Background information
- Born: 26 May 1987 (age 38) Kielce, Poland
- Genres: Sung poetry, Acoustic Music, Alternative Music, Electronica
- Occupations: Vocalist, musician
- Instruments: Vocals, guitar
- Website: ilonasojda.pl

= Ilona Sojda =

Ilona Sojda (born 26 May 1987) is a Polish singer. Her work has its origin in sung poetry, an imprecise, unspecific music genre that merges lyrical ballads with written poetry.

==Awards==
She was the winner of the 41st Student Song Festival in Kraków, an influential cultural event that first took place in 1962, known then as the National Student Song Contest. She also won musical contests in Rybnik, Radom, and Elbląg and was one of the finalists of the Review of Stage Songs, being the 27th edition of Poland's oldest actors' song interpretation contest, which is set in Wrocław.

==Kaddish for Rose==
Since 2005, she cooperates with Marek Tercz, poet and composer from Kielce, who created music and lyrics for their recital 'Kaddish for Rose'. It was introduced for the first time to a wider audience during the 42nd Student Song Festival in 2006, however the official premiere took place a year later at Kraków's Tempel Synagogue in 2007.
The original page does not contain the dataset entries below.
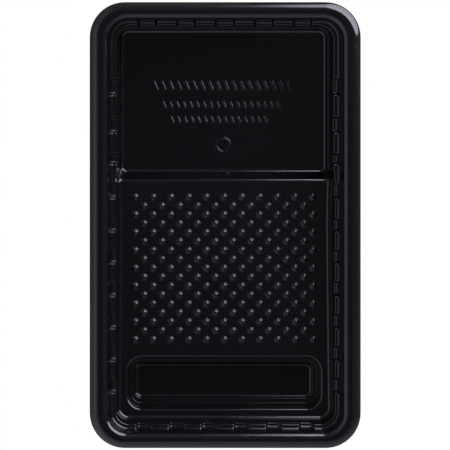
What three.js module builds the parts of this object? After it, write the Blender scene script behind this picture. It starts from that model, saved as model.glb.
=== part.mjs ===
// Mini paint roller tray: one thin sheet of gloss black plastic, vacuum formed over a mould.
// A deep flat well at the +Y end holds the paint. A short riser leads up to a gently climbing
// roll-out ramp covered in round bumps. A long pocket near the -Y end reaches back down to the
// level of the well, so the tray stands on the well and on the pocket. All round, the wall
// ends in a narrow shelf of alternating high and low steps that keep stacked trays apart,
// then a steep inner slope, a rounded rim and a turned-down skirt with a cut edge.
// Millimetres, +Z up, +Y towards the well, origin at the bottom centre of the tray.
import * as THREE from "three";

// ---- driving dimensions ------------------------------------------------------------------
const SHEET = 1.0; // thickness of the formed sheet
const HALF_X = 76; // half of the overall width
const HALF_Y = 125; // half of the overall length
const CORNER_SEGMENTS = { rim: 7, wall: 6, floor: 5 };

// Rim and skirt
const RIM_Z = 31; // top of the rim
const SKIRT_Z = 23; // lower cut edge of the skirt
const OUTER_CORNER_R = 19.7; // plan radius of the outline
// Further in than `inset`, the corner radius shrinks more slowly, by the share `kept`.
const RIM_CORNER_EASE = { inset: 6, kept: 0.25 };
// Section from the cut edge inwards. Columns: inset from the outline on the long sides, on
// the well end and on the ramp end, then the height.
const RIM = [
  [0, 0, 0, SKIRT_Z],
  [0.05, 0.05, 0.05, 26.9],
  [1.15, 1.15, 0.95, 28.86],
  [2.75, 2.75, 2.35, 30.2],
  [4.6, 4.6, 4.0, 30.89],
  [6.5, 5.8, 5.1, RIM_Z],
  [8.84, 8.08, 7.22, 30.35],
  [10.01, 9.31, 8.39, 29.2],
  [10.6, 9.91, 8.98, 28.0],
];

// Stepped shelf
const HIGH_Z = 23.5; // top of the high steps
const LOW_Z = 21; // top of the low steps
const STEP_END = 1.7; // length of the sloping end between a high and a low step
// High steps as [from, to] ranges, along Y on both long sides and along X on the two ends.
// The corners are high too.
const HIGH_STEPS = {
  long: [
    [-HALF_Y, -94.9], [-85.7, -76.9], [-67.9, -58.7], [-49.95, -40.45],
    [-31.4, -22.05], [-13.8, -4.1], [3.9, 14.45], [23.6, 33.7],
    [40.4, 51.5], [60.9, 72.6], [82.4, HALF_Y],
  ],
  well: [
    [-HALF_X, -49.4], [-38, -27.75], [-16.15, -5.95],
    [5.95, 16.15], [27.75, 38], [49.4, HALF_X],
  ],
  ramp: [
    [-HALF_X, -50.2], [-41.3, -31.9], [-22.8, -13.5], [-4.7, 4.7],
    [13.5, 22.8], [31.9, 41.3], [50.2, HALF_X],
  ],
};
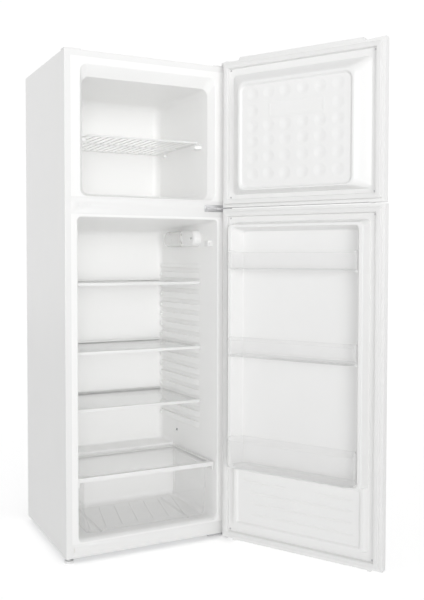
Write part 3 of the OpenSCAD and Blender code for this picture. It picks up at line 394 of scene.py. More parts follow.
def mesh_from(bm, name, matrix=None):
    """Object with a bmesh's faces turned outward, then moved by the matrix."""
    bmesh.ops.recalc_face_normals(bm, faces=bm.faces)
    if matrix is not None:
        bm.transform(matrix)
    mesh = bpy.data.meshes.new(name)
    bm.to_mesh(mesh)
    bm.free()
    return link(mesh, name)


def box_mesh(bm, lo, hi):
    """Adds an axis-aligned box to a bmesh."""
    centre = (Vector(lo) + Vector(hi)) / 2
    size = Vector(hi) - Vector(lo)
    matrix = Matrix.Translation(centre) @ Matrix.Diagonal((*size, 1))
    return bmesh.ops.create_cube(bm, size=1, matrix=matrix)["verts"]


def round_bar(radius, length, centre, turned_about):
    """New bmesh with one upright bar that is turned a quarter about an axis."""
    bm = bmesh.new()
    bmesh.ops.create_cone(bm, cap_ends=True, segments=24, radius1=radius, radius2=radius,
                          depth=length, matrix=Matrix.Translation(centre)
                          @ Matrix.Rotation(math.pi / 2, 4, turned_about))
    return bm


def join(objects, name):
    """Joins meshes into one object that keeps the first one's place."""
    bpy.ops.object.select_all(action="DESELECT")
    for obj in objects:
        obj.select_set(True)
    bpy.context.view_layer.objects.active = objects[0]
    bpy.ops.object.join()
    objects[0].name = name
    return objects[0]


# ---- Geometry Nodes: rows of equal bars and small parts ----


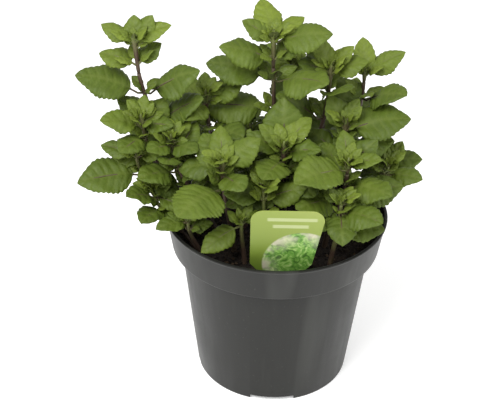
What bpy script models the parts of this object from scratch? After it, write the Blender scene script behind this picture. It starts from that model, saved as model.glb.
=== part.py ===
"""Potted mint plant: a round nursery pot, its potting compost, a plant label, and a mint plant.

Lengths in the design tables are millimetres and angles are degrees; meshes are in metres, +Z up.
The origin is the middle of the pot's standing plane, and the label faces -Y.
An azimuth is measured from +X towards +Y, and a pitch is measured up from the horizontal.
"""

import math

import bmesh
import bpy
from mathutils import Vector
from mathutils.bvhtree import BVHTree

MM = 0.001
GAP = 0.35                 # clearance kept between two pieces that touch

# ---- pot -------------------------------------------------------------------------------------
POT_STEPS = 48
RIM_RADIUS = 65.0
POT_HEIGHT = 106.0
FOOT_RADIUS = 46.0
FOOT_HEIGHT = 3.0
WALL = 1.2
BODY_TOP = (55.9, 84.6)    # outer radius and height where the body meets the collar
COLLAR_FOOT = (61.0, 85.2)
COLLAR_TOP = (64.2, 104.6)
PAD_RADIUS = 12.0
FLOOR_TOP = 4.4
FOOT_GAP_ANGLE = 45.0
DRAIN_RADIUS = 4.0
DRAIN_CIRCLE = 31.0
DRAIN_COUNT = 8

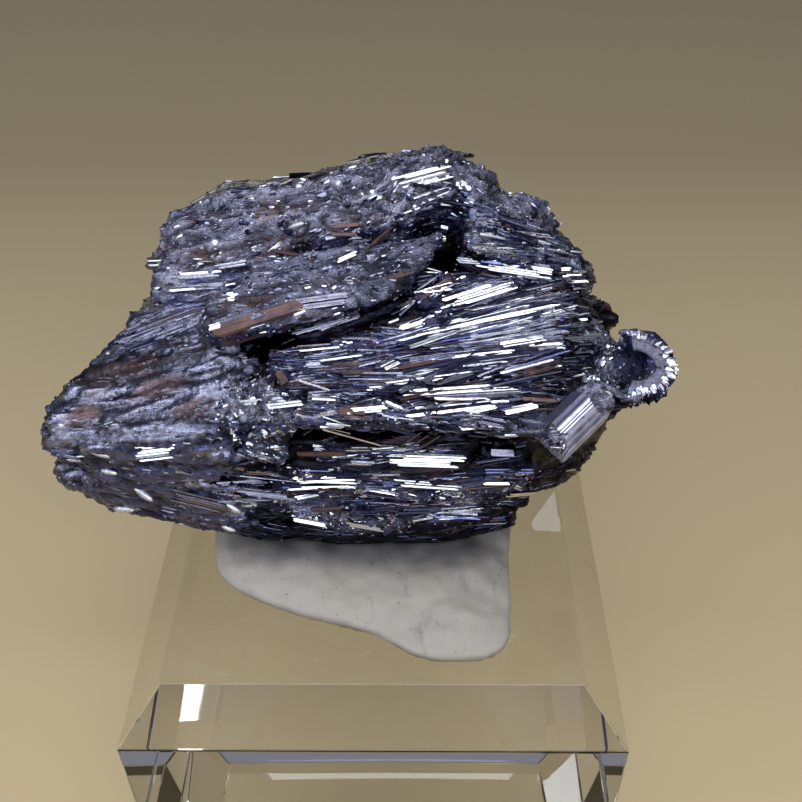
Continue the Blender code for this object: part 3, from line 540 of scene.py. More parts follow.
class Shader:
    """A material's node tree, put together one node at a time."""

    def __init__(self, name: str) -> None:
        """Starts a material.

        Args:
            name: The material's name.
        """
        self.material = bpy.data.materials.new(name)
        self.material.use_nodes = True
        self.tree = self.material.node_tree
        self.surface = self.tree.nodes["Principled BSDF"]

    def feed(self, node: bpy.types.Node, inputs: dict) -> None:
        """Links or sets a node's inputs.

        Args:
            node: The node to feed.
            inputs: Input names or numbers, each with the socket to link or the value to set.
        """
        for key, value in inputs.items():
            if isinstance(value, bpy.types.NodeSocket):
                self.tree.links.new(value, node.inputs[key])
            else:
                node.inputs[key].default_value = value

    def node(self, kind: str, inputs: dict | None = None, **settings: object) -> bpy.types.Node:
        """Adds a node.

        Args:
            kind: The node's type name.
            inputs: Its inputs, as feed takes them.
            settings: Properties of the node.

        Returns:
            The new node.
        """
        node = self.tree.nodes.new(kind)
        for key, value in settings.items():
            setattr(node, key, value)
        self.feed(node, inputs or {})
        return node

    def tinted(self, factor: object, first: object,
               second: object) -> bpy.types.NodeSocket:
        """Mixes two colours.

        Args:
            factor: Share of the second colour.
            first: First colour.
            second: Second colour.

        Returns:
            The mixed colour's socket.
        """
        node = self.node("ShaderNodeMix", data_type="RGBA")
        self.feed(node, {0: factor, 6: first, 7: second})
        return node.outputs[2]

    def ramp(self, factor: object, low: float, high: float, from_low: float = 0.0,
             from_high: float = 1.0) -> bpy.types.NodeSocket:
        """Maps a value from one range to another, clamped.

        Args:
            factor: The value.
            low: Result at the lower end.
            high: Result at the upper end.
            from_low: Lower end of the value.
            from_high: Upper end of the value.

        Returns:
            The mapped value's socket.
        """
        node = self.node("ShaderNodeMapRange", {"Value": factor, "From Min": from_low,
                                                "From Max": from_high, "To Min": low,
                                                "To Max": high})
        return node.outputs["Result"]

    def speckle(self, vector: object, scale: float, detail: float = 3.0,
                roughness: float = 0.55, distortion: float = 0.0) -> bpy.types.NodeSocket:
        """Adds a noise pattern.

        Args:
            vector: Coordinates to read it at.
            scale: Features per metre, or per unit of a UV map.
            detail: Octaves.
            roughness: Weight of the finer octaves.
            distortion: Swirl.

        Returns:
            The pattern's value socket.
        """
        return self.node("ShaderNodeTexNoise", {"Vector": vector, "Scale": scale,
                                                "Detail": detail, "Roughness": roughness,
                                                "Distortion": distortion}).outputs["Fac"]

    def place(self) -> bpy.types.NodeSocket:
        """Returns the object coordinates."""
        return self.node("ShaderNodeTexCoord").outputs["Object"]

    def attribute(self, name: str, output: str) -> bpy.types.NodeSocket:
        """Returns one output of a mesh attribute."""
        return self.node("ShaderNodeAttribute", attribute_name=name).outputs[output]

    def times(self, first: object, second: object) -> bpy.types.NodeSocket:
        """Returns the product of two values."""
        return self.node("ShaderNodeMath", {0: first, 1: second}, operation="MULTIPLY").outputs[0]

    def bumped(self, height: object, distance: object, strength: object = 1.0,
               under: bpy.types.NodeSocket | None = None) -> bpy.types.NodeSocket:
        """Raises a relief.

        Args:
            height: Its pattern.
            distance: Its depth.
            strength: How much of it shows.
            under: The normal that it lies on.

        Returns:
            The new normal.
        """
        inputs = {"Height": height, "Strength": strength, "Distance": distance}
        if under is not None:
            inputs["Normal"] = under
        return self.node("ShaderNodeBump", inputs).outputs["Normal"]


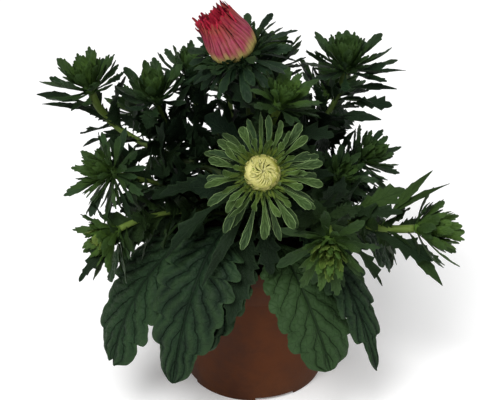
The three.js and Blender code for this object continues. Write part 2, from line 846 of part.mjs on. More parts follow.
const looks = [
  ['pot', potPlastic],
  ['soil', soilPeat],
  ['main_stem', leafGreen],
  ['stem_', leafGreen],
  ['head_', bractGreen],
  ['pink_petals', petalPink],
  ['pale_bud', budPale],
  ['basal_leaf_', basalGreen],
];
for (const owner of new Set(placed.map((entry) => entry.owner))) {
  const solids = placed.filter((entry) => entry.owner === owner).map((entry) => entry.solid);
  const [, material] = looks.find(([start]) => owner.startsWith(start));
  add(owner, fused(solids), material);
}

export default aster;
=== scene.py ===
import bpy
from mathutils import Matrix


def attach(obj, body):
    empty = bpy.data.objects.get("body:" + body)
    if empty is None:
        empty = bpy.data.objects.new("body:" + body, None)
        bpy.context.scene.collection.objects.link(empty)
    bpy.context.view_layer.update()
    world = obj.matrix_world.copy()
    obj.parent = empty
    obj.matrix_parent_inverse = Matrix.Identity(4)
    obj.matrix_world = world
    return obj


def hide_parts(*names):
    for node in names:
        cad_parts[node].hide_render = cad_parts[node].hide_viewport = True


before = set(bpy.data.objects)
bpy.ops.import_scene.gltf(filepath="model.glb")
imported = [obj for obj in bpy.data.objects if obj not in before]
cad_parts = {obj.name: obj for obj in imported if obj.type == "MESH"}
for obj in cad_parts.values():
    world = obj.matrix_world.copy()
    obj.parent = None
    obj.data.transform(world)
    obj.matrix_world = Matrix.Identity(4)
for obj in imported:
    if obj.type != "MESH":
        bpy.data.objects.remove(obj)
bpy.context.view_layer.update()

import math

import bpy
import numpy as np

print("frame loaded:", len(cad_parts), "solids")

# All shapes are worked out in millimetres, as the solids are, and become metres in meshOf.
metresPerMillimetre = 0.001
goldenAngle = 137.508
fullTurn = 2 * math.pi
upward = np.array([0.0, 0.0, 1.0])


def draw(key):
    # A repeatable draw from 0 to 1: the fraction of a large multiple of the key's sine. The factors
    # and offsets in the keys further down only tell the pieces apart.
    x = np.sin(np.asarray(key, float) * 12.9898) * 43758.5453
    return x - np.floor(x)


def sway(key):
    return 2 * draw(key) - 1


def anglesRound(count):
    return np.linspace(0, fullTurn, count, endpoint=False)


def unit(v):
    return v / np.linalg.norm(v, axis=-1, keepdims=True)


def turned(v, axis, angle):
    # Turns v about a unit axis: its part along the axis stays, the rest goes round by the angle.
    cosine, sine = np.cos(angle)[..., None], np.sin(angle)[..., None]
    along = np.sum(v * axis, axis=-1, keepdims=True)
    return v * cosine + np.cross(axis, v) * sine + axis * along * (1 - cosine)


def eased(x, low, high):
    # Goes smoothly from 0 at low to 1 at high.
    t = np.clip((x - low) / (high - low), 0, 1)
    return t * t * (3 - 2 * t)


def bezier(points, t):
    # The cubic curve through four control points.
    a, b, c, d = points
    t = np.asarray(t, float)[..., None]
    return a * (1 - t) ** 3 + 3 * b * t * (1 - t) ** 2 + 3 * c * t * t * (1 - t) + d * t**3


def bezierHeading(points, t):
    t = np.asarray(t, float)
    step = 1e-4
    return unit(bezier(points, np.minimum(t + step, 1)) - bezier(points, np.maximum(t - step, 0)))


def frameAt(at, axis):
    # Two directions square to an axis.
    reference = np.array([1.0, 0, 0]) if abs(axis[2]) > 0.9 else upward
    u = unit(np.cross(reference, axis))
    return {"at": at, "axis": axis, "u": u, "v": np.cross(axis, u)}


def outwardAt(place, degrees):
    angle = np.radians(np.asarray(degrees, float))[..., None]
    return place["u"] * np.cos(angle) + place["v"] * np.sin(angle)


def ringsOf(rings, ends, across, along, **values):
    # One batch of closed shapes: rings is shape x row x column x 3, ends the two points that close
    # each shape. across and along are the UV of the columns and rows; values are per shape.
    return {"rings": rings, "ends": ends, "across": across, "along": along, "values": values}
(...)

This project is meant to be released as a concept album that is inspired by the story of Rose, a Jewish eighteen-year-old girl killed in the Auschwitz concentration camp during World War II.

The music is greatly influenced by Jewish traditional music, although it is accompanied by both acoustic and less conventional electronic instruments, such as electronic drums and synthesizers.

==Personal life==
Currently she studies applied psychology at the Jagiellonian University.